Watched this doc on Netflix last night, about the last remaining Blockbuster video store franchise in Bend, OR. Just a few years ago there were three remaining stores in Alaska, but now the Oregon store is the last one standing. The format of the doc follows those VH1 "I Love the '80s"-type specials, with a lineup of celebrity commentators offering their memories of the video store experience, about the value of in-person browsing at the video store and the kinds of organic, word-of-mouth recommendations that can occur as a result. The thing is, the experience they describe seems to be true of the smaller, independent video stores, but not so much the large corporate experience offered by Blockbuster.
I can't say I share the affection for Blockbuster. Unless you were looking for recent Hollywood hits, it was unlikely you were going to find what you were looking for. I do remember one local Blockbuster had a selection of foreign films, where I found movies like Fritz Lang's M, Fellini's The Clowns, and The Private Life of Henry VIII for the first time, but they later did away with these titles. It seemed like, at some point, they ditched a lot of the videos, probably those that weren't renting out regularly. I also remember finding Buster Keaton's The Cameraman there when I was first discovering his films. I also remember talking with a clerk at another Blockbuster who expressed his own disappointment that they didn't carry more of Chaplin's films, after I asked about those.
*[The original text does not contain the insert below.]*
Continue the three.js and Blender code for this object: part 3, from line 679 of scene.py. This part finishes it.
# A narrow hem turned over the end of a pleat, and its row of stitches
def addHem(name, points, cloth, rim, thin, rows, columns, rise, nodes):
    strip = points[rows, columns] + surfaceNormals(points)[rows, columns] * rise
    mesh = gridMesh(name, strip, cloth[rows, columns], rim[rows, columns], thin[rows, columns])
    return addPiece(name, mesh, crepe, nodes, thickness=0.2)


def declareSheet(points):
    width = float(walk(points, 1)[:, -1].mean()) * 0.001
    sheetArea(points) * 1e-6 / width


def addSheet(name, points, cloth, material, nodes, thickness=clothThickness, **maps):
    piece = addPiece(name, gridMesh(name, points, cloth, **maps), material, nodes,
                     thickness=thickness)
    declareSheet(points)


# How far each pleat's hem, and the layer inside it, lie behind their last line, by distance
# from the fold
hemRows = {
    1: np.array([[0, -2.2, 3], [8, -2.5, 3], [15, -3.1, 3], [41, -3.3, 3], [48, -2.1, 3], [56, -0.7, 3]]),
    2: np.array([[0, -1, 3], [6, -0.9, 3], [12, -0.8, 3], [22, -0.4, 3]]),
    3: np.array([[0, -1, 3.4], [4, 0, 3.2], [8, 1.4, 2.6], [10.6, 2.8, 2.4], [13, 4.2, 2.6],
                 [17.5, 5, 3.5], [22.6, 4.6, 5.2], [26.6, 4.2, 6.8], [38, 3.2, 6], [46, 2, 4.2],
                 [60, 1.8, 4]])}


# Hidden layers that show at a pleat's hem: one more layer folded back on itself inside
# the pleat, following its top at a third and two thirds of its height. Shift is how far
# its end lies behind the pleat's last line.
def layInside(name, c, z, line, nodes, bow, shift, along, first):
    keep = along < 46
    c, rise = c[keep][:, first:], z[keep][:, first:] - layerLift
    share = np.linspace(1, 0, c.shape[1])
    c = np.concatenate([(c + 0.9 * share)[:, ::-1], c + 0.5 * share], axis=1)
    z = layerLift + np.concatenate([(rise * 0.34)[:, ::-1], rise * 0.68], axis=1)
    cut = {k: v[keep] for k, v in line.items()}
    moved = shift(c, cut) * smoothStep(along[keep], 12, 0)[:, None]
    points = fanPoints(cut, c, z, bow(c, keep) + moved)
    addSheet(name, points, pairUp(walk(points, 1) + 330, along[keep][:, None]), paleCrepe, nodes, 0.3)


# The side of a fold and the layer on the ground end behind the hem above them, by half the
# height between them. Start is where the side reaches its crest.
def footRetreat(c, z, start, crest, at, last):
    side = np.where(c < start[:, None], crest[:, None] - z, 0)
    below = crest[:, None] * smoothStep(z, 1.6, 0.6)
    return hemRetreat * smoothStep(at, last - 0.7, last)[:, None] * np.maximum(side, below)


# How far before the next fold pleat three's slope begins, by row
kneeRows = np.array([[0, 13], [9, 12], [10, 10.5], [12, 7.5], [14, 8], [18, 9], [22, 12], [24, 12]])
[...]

Still, if Blockbuster was your only option in your area, then it served a good purpose. I've read several comments from librarians, in response to this doc, pointing out that DVDs are still available to rent from your local library, often for free and from a greater selection than Blockbuster ever offered. And that's to say nothing of the selection of films now available through streaming. I remember that several video stores used to carry a selection of old public domain titles, on labels like Madacy, Hollywood Classics, etc. Now, of course, all of those can be found online for free. I imagine what it must be like being a young film fan today, having all of those films easily accessible to explore at no cost.
Although I like the idea of the in-person interaction that video stores could provide, I can't say the doc really made me miss the video store experience. Sure, there's a nostalgia factor to them, but at the end of the day, I'm glad that we have greater access to films than ever before.